The Bottom Line
Just when you think single ingredient cookbooks have run their course, Heirloom Beans: Great Recipes for Dips and Spreads, Soups and Stews, Salads and Salsas, and Much More from Rancho Gordo by Steven Sando and Vanessa Barrington shows you there is room on your cookbook shelf for one more. The world of heirloom variety shelling or dried beans is explored with taste, humor, and information.
Pros
- Tempting, easy, healthful recipes
- Excellent general cooking tips & techniques
- Picture guide of dozens of heirloom beans
Cons
- From a bean seller, so very connected to the Rancho Gordo brand
Description
- Guide to heirloom bean varieties complete with mouth-watering descriptions and pictures
- Delicious, easy recipes using heirloom beans
- Commonly available beans given as substitutes in most recipes
- Clear explanation of several methods for cooking beans, including pros and cons for each
Guide Review - Heirloom Beans Cookbook
Steven Sando of Rancho Gordo (a specialty food company selling heirloom produce, seeds, beans, and products made from them) and Vanessa Barrington wrote a clear case for cooking with beans. Various methods, their pros and cons, are explained, as are the taste and texture differences between 33 heirloom varieties, from Anasazi Beans to Yellow Indian Woman Beans. But best of all are the great recipes, for everything from classics like Baked Beans and Drunken Beans to fresh takes on White Chile With Turkey & Green Chile and Swedish Brown Bean Soup and combinations like Italian Marrow Beans With Tuna and Wren's Egg Beans & Green Beans.

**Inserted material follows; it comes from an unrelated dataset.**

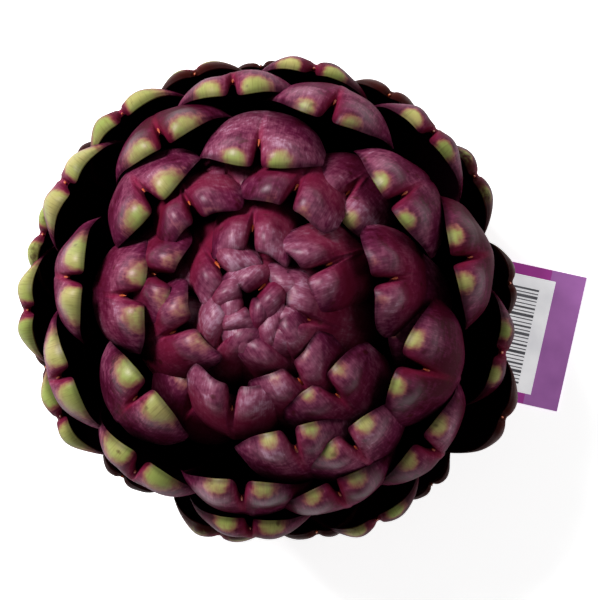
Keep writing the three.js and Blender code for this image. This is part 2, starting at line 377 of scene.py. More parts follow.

One of the authors owns a bean-selling company, the book focuses on varieties Rancho Gordo sells, and the book design even mimics that of the company's product labels. It is a clear case and very up-front case of co-branding and lends an unfortunate air of vanity press or custom publishing to the book. But such a fault in these days of product placement is easy to overlook when a cookbook delivers clear and tasty recipes, solid cooking tips, and even lets the reader know, if they're so inclined, how to render their own lard.